_Task description_: Restate the complete material exactly.

_Given information_:
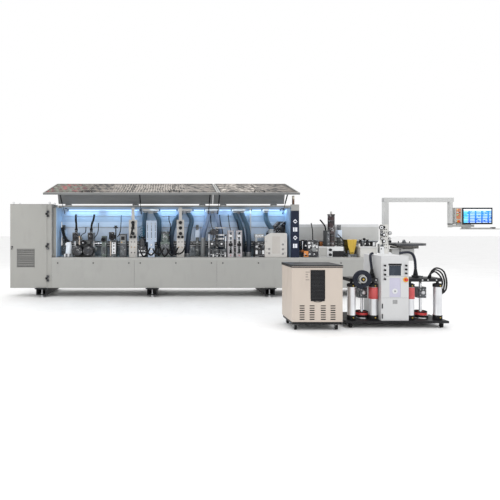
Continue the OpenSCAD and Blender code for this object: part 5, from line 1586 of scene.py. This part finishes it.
def dust_routes():
    """Each dust hose from its duct down to its collar, in machine millimetres."""
    down = [(1706, 1780, 752), (1913, 2010, 868), (2397, 2264, 746), (2554, 2518, 775), (2934, 2826, 1080),
            (3080, 3165, 855), (3450, 3600, 808)]
    bends = [[(1695, -62, 1440), (1697, -75, 1305), (1700, -90, 1170), (1716, -100, 1030),
              (1740, -105, 910)], [(1974, -62, 1440), (1980, -75, 1300), (1978, -90, 1150),
        (1974, -100, 1000), (1995, -110, 930)], [
        (2300, -62, 1437), (2256, -75, 1300), (2226, -90, 1170), (2214, -100, 990), (2230, -105, 880)],
             [(2600, -62, 1470), (2604, -75, 1380), (2579, -85, 1291), (2555, -95, 1170),
              (2541, -105, 1050), (2525, -110, 900)], [
        (2910, -65, 1440), (2886, -80, 1352), (2850, -100, 1230)],
             [(3118, -65, 1440), (3140, -80, 1352), (3162, -95, 1200), (3176, -105, 1049),
              (3170, -110, 920)], [(3500, -62, 1440), (3539, -72, 1352), (3578, -85, 1200),
        (3596, -90, 1049), (3600, -95, 900)]]
    routes = []
    for (top, foot, end), bend in zip(down, bends):
        y = -95 if foot == 3600 else -110
        routes.append([(top, -55, 1600), (top, -55, 1560)] + bend + [(foot, y, end + 26), (foot, y, end)])
    routes.append([(3588, -55, 1600), (3588, -55, 1560), (3630, -80, 1440), (3660, -115, 1352),
                   (3688, -165, 1200), (3692, -200, 1052), (3688, -215, 900), (3685, -215, 830),
                   (3685, -215, 806)])
    routes.append([(4047, -55, 1600), (4047, -55, 1560), (4047, -75, 1480), (4050, -130, 1413),
                   (4075, -200, 1335), (4108, -240, 1275), (4108, -240, 1242)])
    return routes


def build_mast():
    grey = paint("mast paint", (0.50, 0.505, 0.50), 0.42)
    repaint("control_mast", grey, [((6438, 6592), (-170, -50), deck(9, 150),
        paint("olive box", (0.17, 0.17, 0.14), 0.45)),
        ((6600, 6880), (-170, -50), deck(9, 150), infeed_paint()),
        ((6100, 6880), (-170, -50), deck(-90, 11), white_paint()),
        ((6490, 6600), (270, 330), (1800, 1870), steel())])
    repaint("control_boom", grey, [((7820, 7890), (270, 330), (1285, 1352), steel())])
    repaint("control_panel", pale_paint(), [((7950, 8045), (255, 260), (1460, 1675),
        plastic("button strip", (0.48, 0.17, 0.07), 0.4)),
        ((8072, 8690), (255, 340), (1350, 1695), screen_case()),
        ((8070, 8700), (70, 340), (1250, 1271), pale_paint())])
    face = 260.0
    keys = Shape(black_plastic())
    for row in range(3):
        for column in range(2):
            z = 1648 - 52 * row
            x = 7978 + 42 * column
            material = (yellow_plastic(), red_plastic(), white_paint(), black_plastic(),
                        lamp("green key", (0.05, 0.45, 0.12), 0.5), red_plastic())[row * 2 + column]
            keys.use(chrome()).stud((x, face - 2, z), 16, 3, 4, 13, 24)
            keys.use(material).stud((x, face - 6, z), 12, 5, 7, 9, 20)
    keys.use(black_plastic()).box((7940, 8060), (face - 1, face + 0.5), (1372, 1392), 2)
    keys.piece("panel_keys", "panel", "black_plastic")
    glass = Shape(screen("operating screen", (8104, 0, 1386), (8658, 0, 1660)))
    glass.box((8104, 8658), (face - 3, face + 0.5), (1386, 1660), 1)
    glass.use(screen_case())
    for x, z in (((8086, 8676), (1372, 1384)), ((8086, 8676), (1662, 1676)), ((8086, 8102), (1372, 1676)),
                 ((8660, 8676), (1372, 1676))):
        glass.box(x, (face - 5, face + 0.5), z, 2)
    glass.use(lamp("power light", (0.1, 0.7, 0.3), 1.0)).lathe((8666, face - 5, 1366), FRONT,
        [(0, 3), (1.5, 3)], 12)
    glass.piece("operating_screen", "panel", "glass")
    board = Shape(plastic("keyboard", (0.30, 0.30, 0.31), 0.5))
    board.box((8150, 8560), (96, 236), (1270.3, 1282), 4)
    board.use(black_plastic()).box((8590, 8650), (120, 220), (1270.3, 1296), 12)
    board.piece("keyboard", "panel", "black_plastic")
    key = Shape(key_cap())
    key.box((8160, 8182), (106, 126), (1281.6, 1289), 3)
    repeated("key_caps", key, [(16, (24.4, 0, 0)), (5, (0, 25.5, 0))], key_cap(), "panel")
    shell = Shape(grey)
    shell.use(black_plastic()).lathe((7852.5, 297.5, 1352.5), UP,
        [(0, 47.6), (2, 52), (14, 52), (16, 47.6)], 36)
    shell.use(plastic("boom cap", (0.30, 0.305, 0.31), 0.4))
    shell.box((6493, 6496.4), (252, 343), (1808, 1889), 3)
    shell.box((7899.8, 7903), (252, 343), (1808, 1889), 3)
    shell.piece("boom_caps", "boom", "mid")
    cables = Shape(rubber())
    cables.sweep([(7960, 300, 1318), (7990, 350, 1310), (8060, 366, 1345), (8140, 352, 1400),
                  (8150, 336, 1420)], 7, 8)
    cables.piece("panel_cable", "panel", "rubber")
    stop = Shape(red_plastic())
    x, z = 7999.5, 1415.0
    stop.lathe((x, 252.0, z), FRONT, [(0, 12.0), (6, 14), (9, 19.6), (20, 20.6), (24, 18), (25, 8)], 32)
    stop.piece("stop_button_cap", "stop_button", "red", replaces=("panel_emergency_stop",))
    base = Shape(yellow_plastic())
    base.stud((x, 260.2, z), 30, 1.4, 1.8, 28, 36)
    base.piece("stop_button_ring", "panel", "amber")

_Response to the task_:
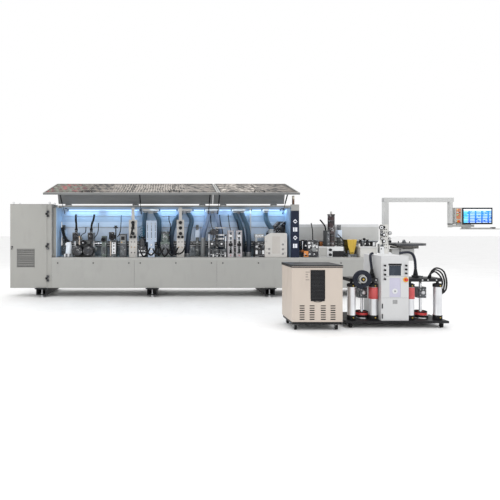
Continue the OpenSCAD and Blender code for this object: part 5, from line 1586 of scene.py. This part finishes it.
def dust_routes():
    """Each dust hose from its duct down to its collar, in machine millimetres."""
    down = [(1706, 1780, 752), (1913, 2010, 868), (2397, 2264, 746), (2554, 2518, 775), (2934, 2826, 1080),
            (3080, 3165, 855), (3450, 3600, 808)]
    bends = [[(1695, -62, 1440), (1697, -75, 1305), (1700, -90, 1170), (1716, -100, 1030),
              (1740, -105, 910)], [(1974, -62, 1440), (1980, -75, 1300), (1978, -90, 1150),
        (1974, -100, 1000), (1995, -110, 930)], [
        (2300, -62, 1437), (2256, -75, 1300), (2226, -90, 1170), (2214, -100, 990), (2230, -105, 880)],
             [(2600, -62, 1470), (2604, -75, 1380), (2579, -85, 1291), (2555, -95, 1170),
              (2541, -105, 1050), (2525, -110, 900)], [
        (2910, -65, 1440), (2886, -80, 1352), (2850, -100, 1230)],
             [(3118, -65, 1440), (3140, -80, 1352), (3162, -95, 1200), (3176, -105, 1049),
              (3170, -110, 920)], [(3500, -62, 1440), (3539, -72, 1352), (3578, -85, 1200),
        (3596, -90, 1049), (3600, -95, 900)]]
    routes = []
    for (top, foot, end), bend in zip(down, bends):
        y = -95 if foot == 3600 else -110
        routes.append([(top, -55, 1600), (top, -55, 1560)] + bend + [(foot, y, end + 26), (foot, y, end)])
    routes.append([(3588, -55, 1600), (3588, -55, 1560), (3630, -80, 1440), (3660, -115, 1352),
                   (3688, -165, 1200), (3692, -200, 1052), (3688, -215, 900), (3685, -215, 830),
                   (3685, -215, 806)])
    routes.append([(4047, -55, 1600), (4047, -55, 1560), (4047, -75, 1480), (4050, -130, 1413),
                   (4075, -200, 1335), (4108, -240, 1275), (4108, -240, 1242)])
    return routes


def build_mast():
    grey = paint("mast paint", (0.50, 0.505, 0.50), 0.42)
    repaint("control_mast", grey, [((6438, 6592), (-170, -50), deck(9, 150),
        paint("olive box", (0.17, 0.17, 0.14), 0.45)),
        ((6600, 6880), (-170, -50), deck(9, 150), infeed_paint()),
        ((6100, 6880), (-170, -50), deck(-90, 11), white_paint()),
        ((6490, 6600), (270, 330), (1800, 1870), steel())])
    repaint("control_boom", grey, [((7820, 7890), (270, 330), (1285, 1352), steel())])
    repaint("control_panel", pale_paint(), [((7950, 8045), (255, 260), (1460, 1675),
        plastic("button strip", (0.48, 0.17, 0.07), 0.4)),
        ((8072, 8690), (255, 340), (1350, 1695), screen_case()),
        ((8070, 8700), (70, 340), (1250, 1271), pale_paint())])
    face = 260.0
    keys = Shape(black_plastic())
    for row in range(3):
        for column in range(2):
            z = 1648 - 52 * row
            x = 7978 + 42 * column
            material = (yellow_plastic(), red_plastic(), white_paint(), black_plastic(),
                        lamp("green key", (0.05, 0.45, 0.12), 0.5), red_plastic())[row * 2 + column]
            keys.use(chrome()).stud((x, face - 2, z), 16, 3, 4, 13, 24)
            keys.use(material).stud((x, face - 6, z), 12, 5, 7, 9, 20)
    keys.use(black_plastic()).box((7940, 8060), (face - 1, face + 0.5), (1372, 1392), 2)
    keys.piece("panel_keys", "panel", "black_plastic")
    glass = Shape(screen("operating screen", (8104, 0, 1386), (8658, 0, 1660)))
    glass.box((8104, 8658), (face - 3, face + 0.5), (1386, 1660), 1)
    glass.use(screen_case())
    for x, z in (((8086, 8676), (1372, 1384)), ((8086, 8676), (1662, 1676)), ((8086, 8102), (1372, 1676)),
                 ((8660, 8676), (1372, 1676))):
        glass.box(x, (face - 5, face + 0.5), z, 2)
    glass.use(lamp("power light", (0.1, 0.7, 0.3), 1.0)).lathe((8666, face - 5, 1366), FRONT,
        [(0, 3), (1.5, 3)], 12)
    glass.piece("operating_screen", "panel", "glass")
    board = Shape(plastic("keyboard", (0.30, 0.30, 0.31), 0.5))
    board.box((8150, 8560), (96, 236), (1270.3, 1282), 4)
    board.use(black_plastic()).box((8590, 8650), (120, 220), (1270.3, 1296), 12)
    board.piece("keyboard", "panel", "black_plastic")
    key = Shape(key_cap())
    key.box((8160, 8182), (106, 126), (1281.6, 1289), 3)
    repeated("key_caps", key, [(16, (24.4, 0, 0)), (5, (0, 25.5, 0))], key_cap(), "panel")
    shell = Shape(grey)
    shell.use(black_plastic()).lathe((7852.5, 297.5, 1352.5), UP,
        [(0, 47.6), (2, 52), (14, 52), (16, 47.6)], 36)
    shell.use(plastic("boom cap", (0.30, 0.305, 0.31), 0.4))
    shell.box((6493, 6496.4), (252, 343), (1808, 1889), 3)
    shell.box((7899.8, 7903), (252, 343), (1808, 1889), 3)
    shell.piece("boom_caps", "boom", "mid")
    cables = Shape(rubber())
    cables.sweep([(7960, 300, 1318), (7990, 350, 1310), (8060, 366, 1345), (8140, 352, 1400),
                  (8150, 336, 1420)], 7, 8)
    cables.piece("panel_cable", "panel", "rubber")
    stop = Shape(red_plastic())
    x, z = 7999.5, 1415.0
    stop.lathe((x, 252.0, z), FRONT, [(0, 12.0), (6, 14), (9, 19.6), (20, 20.6), (24, 18), (25, 8)], 32)
    stop.piece("stop_button_cap", "stop_button", "red", replaces=("panel_emergency_stop",))
    base = Shape(yellow_plastic())
    base.stud((x, 260.2, z), 30, 1.4, 1.8, 28, 36)
    base.piece("stop_button_ring", "panel", "amber")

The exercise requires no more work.